Royals 2, Orioles 1.
All that was left was for the Three Relievers of the Apocalypse to finish the Orioles. Kelvin Herrera, Wade Davis, and Greg Holland all pitched clean innings to close out the game.
Game Three was reminiscent of those games in September, when things really started clicking for this team. It all follows Ned Yost’s masterplan: Get solid starting pitching, scratch out enough hits to plate one more run than your opponent, add a pinch runner and/or a defensive replacement, and turn the ball over to your bullpen.
Tuesday, that recipe yielded a 3-0 lead in the ALCS.
One win away from the American League pennant and a World Series appearance.

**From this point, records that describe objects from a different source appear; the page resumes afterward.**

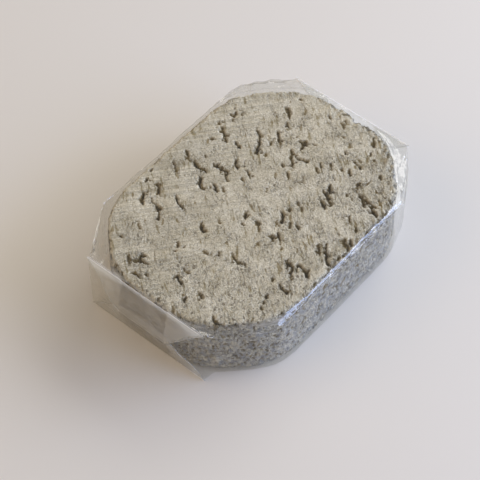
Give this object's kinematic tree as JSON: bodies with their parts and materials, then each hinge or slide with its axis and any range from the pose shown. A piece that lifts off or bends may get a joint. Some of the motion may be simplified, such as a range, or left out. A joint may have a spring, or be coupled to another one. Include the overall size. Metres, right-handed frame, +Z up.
{
  "type": "film-wrapped pumice block",
  "caption": "Flat oblong block of porous pumice-like stone with cut corners, overwrapped in clear film with parcel-folded ends that open.",
  "frame": {"origin": "on the table under the middle of the pack", "axes": "+X along the pack towards its right end, +Y across it towards the back, +Z up"},
  "size_m": [0.0816, 0.06, 0.0202],
  "materials": {
    "stone": "matte",
    "film": "clear gloss"
  },
  "bodies": {
    "pack": {"porous_block": "stone", "film_sleeve": "film", "left_front_tuck": "film", "left_back_tuck": "film", "right_front_tuck": "film", "right_back_tuck": "film"},
    "left_top": {"left_top_flap": "film"},
    "left_bottom": {"left_bottom_flap": "film"},
    "right_top": {"right_top_flap": "film"},
    "right_bottom": {"right_bottom_flap": "film"}
  },
  "joints": [
    {"name": "right_top_fold", "type": "hinge", "parent": "pack", "child": "right_top", "pos_m": [0.0408, 0, 0.0201], "axis": [0, -1, 0], "range_deg": [0, 120]},
    {"name": "right_bottom_fold", "type": "hinge", "parent": "pack", "child": "right_bottom", "pos_m": [0.04055, 0, 0.0001], "axis": [0, 1, 0], "range_deg": [0, 78]},
    {"name": "left_top_fold", "type": "hinge", "parent": "pack", "child": "left_top", "pos_m": [-0.0408, 0, 0.0201], "axis": [0, 1, 0], "range_deg": [0, 120]},
    {"name": "left_bottom_fold", "type": "hinge", "parent": "pack", "child": "left_bottom", "pos_m": [-0.04055, 0, 0.0001], "axis": [0, -1, 0], "range_deg": [0, 78]}
  ],
  "couplings": [
    {"joint": "right_bottom_fold", "follows": "right_top_fold", "ratio": 0.65},
    {"joint": "left_bottom_fold", "follows": "left_top_fold", "ratio": 0.65}
  ]
}
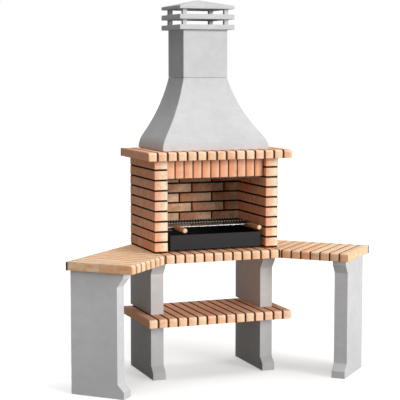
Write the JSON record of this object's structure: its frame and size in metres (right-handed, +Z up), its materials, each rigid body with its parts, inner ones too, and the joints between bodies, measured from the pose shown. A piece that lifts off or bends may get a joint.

Quick postscript: I forgot to mention more examples of how this team is connecting with the fans. In the early innings, a batter (either Moustakas or Hosmer, I can’t remember) ripped a ball foul that almost nailed first base coach Rusty Kuntz. His helmet rolled away and when he went to pick it up, he exchanged high-fives with fans in the first base dugout suite. High-fives of relief because that ball was scorched and it was going right for his dome. Kuntz is approaching cult figure status in KC and it was fun to see him react like that. Then when Moustakas made that catch in the third base dugout suite in the sixth, after he went back to his position, the fans in that suite were pointing at him and Moustakas pointed back. A small gesture, but an acknowledgement nonetheless. It was, in my mind, the perfect moment between fans and this team. The fans are saying, “We got you, we won’t let you down.” Moustakas is saying, “I got you, too. And I won’t let you down either.” Maybe that’s a bit hokey on my part, but part of what has made this ride so damn enjoyable has been the interactions between players and fans. This city is embracing this team and instead of running from it, the Royals, to a player, are accepting their role in our storybook seasons. It’s a blast.
And one final thing… The Royals brought back Freddie Patek, Dennis Leonard, Jeff Montgomery and Bret Saberhagen, along with Art Stewart and George Toma for the ceremonial first pitch thrown out by none other than George Brett. So cool to see the past represent for the present.